The appellant/complainant has filed a complaint in C.C.No.270 of 2010 on the file of the learned Judicial Magistrate No.I, Salem, against the respondent for the alleged offence punishable under Section 138 of Negotiable Instruments Act, alleging that the accused/respondent borrowed a sum of Rs.2,00,000/- (Rupees Two lakhs only) from the complainant on 01.07.2008. He agreed to pay interest at the rate of interest 24% per annum.
2. The respondent executed Ex.P.1 document dated 09.10.2009, wherein he has directed his tenant to discharge the loan amount payable to the complainant. According to the complainant, the tenant was asked to discharge by means of cash or cheque. The complainant further alleged that the said tenant vacated the rented premises, within two months and thereafter the respondent issued the cheques in question viz., Exs.P.2, 3 and 4 for the discharge of the said loan. The cheques when presented for collection were returned only on the ground “exceeds arrangement / funds insufficient” in the account of the respondent. Hence, the claimant has a sent notice to the respondent calling upon him to pay the amount covered by the cheques. The respondent sent a reply denying his liability to pay the amount.

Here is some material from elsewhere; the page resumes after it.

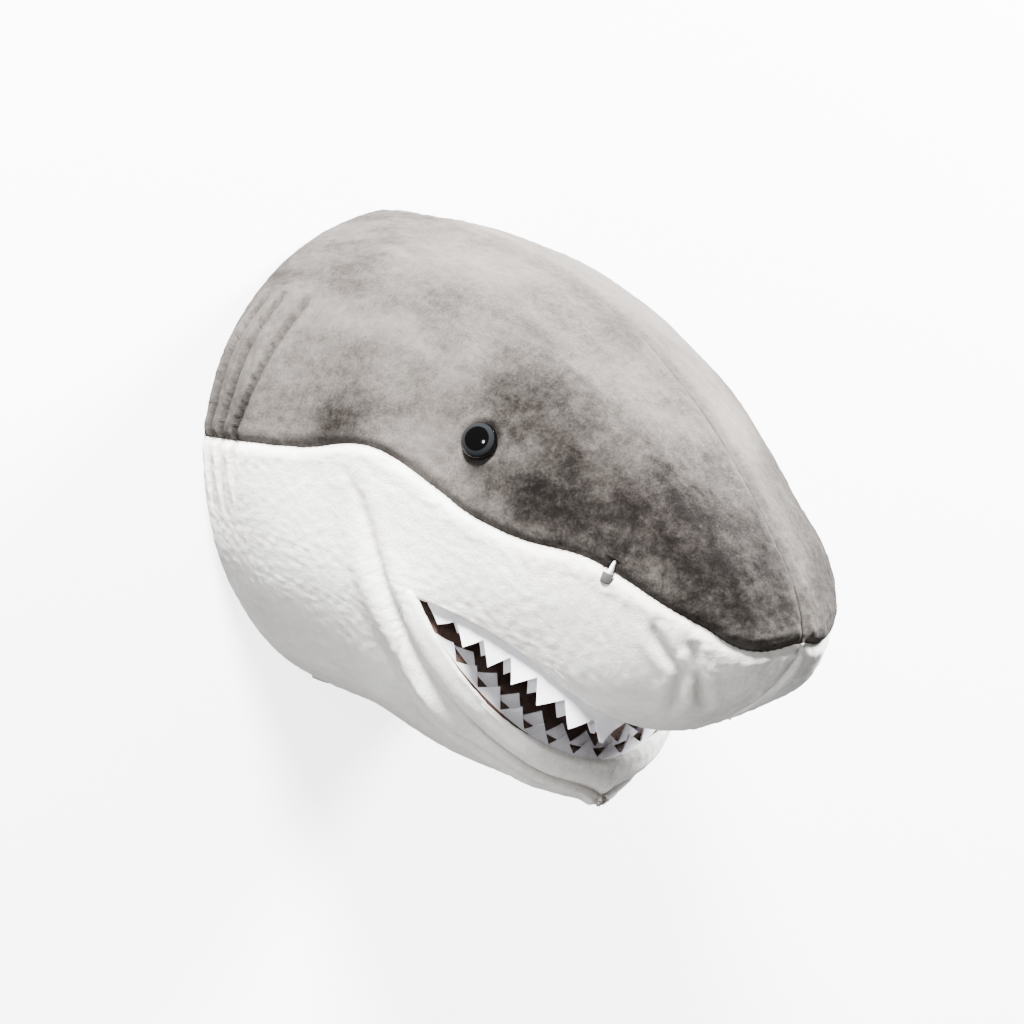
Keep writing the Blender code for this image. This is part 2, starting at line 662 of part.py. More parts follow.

Rejoinder has been sent by the complainant and thereafter the complaint has been filed.
3. The complaint in support of his case examined himself as P.W.1 and he has marked Ex.P.1 document, alleged to have been executed by the respondent.
4. The respondent had taken a plea that the complainant is his partner and they have jointly carried on real estate business, that he had asked the complainant to arrange for a loan of Rs.1,00,000/- (Rupees One Lakh only) from a Finance Company, that the complainant on the promise of getting loan from a Financier obtained unfilled cheques from him, that subsequently misunderstanding arose between them and that thereafter the present complaint had been filed by him using one of the unfilled cheques handed over to the complainant for arranging loan. The respondent further pleaded that he has not borrowed any amount from the complainant and the cheques in question were not issued for the discharge of any enforceable debt or liability.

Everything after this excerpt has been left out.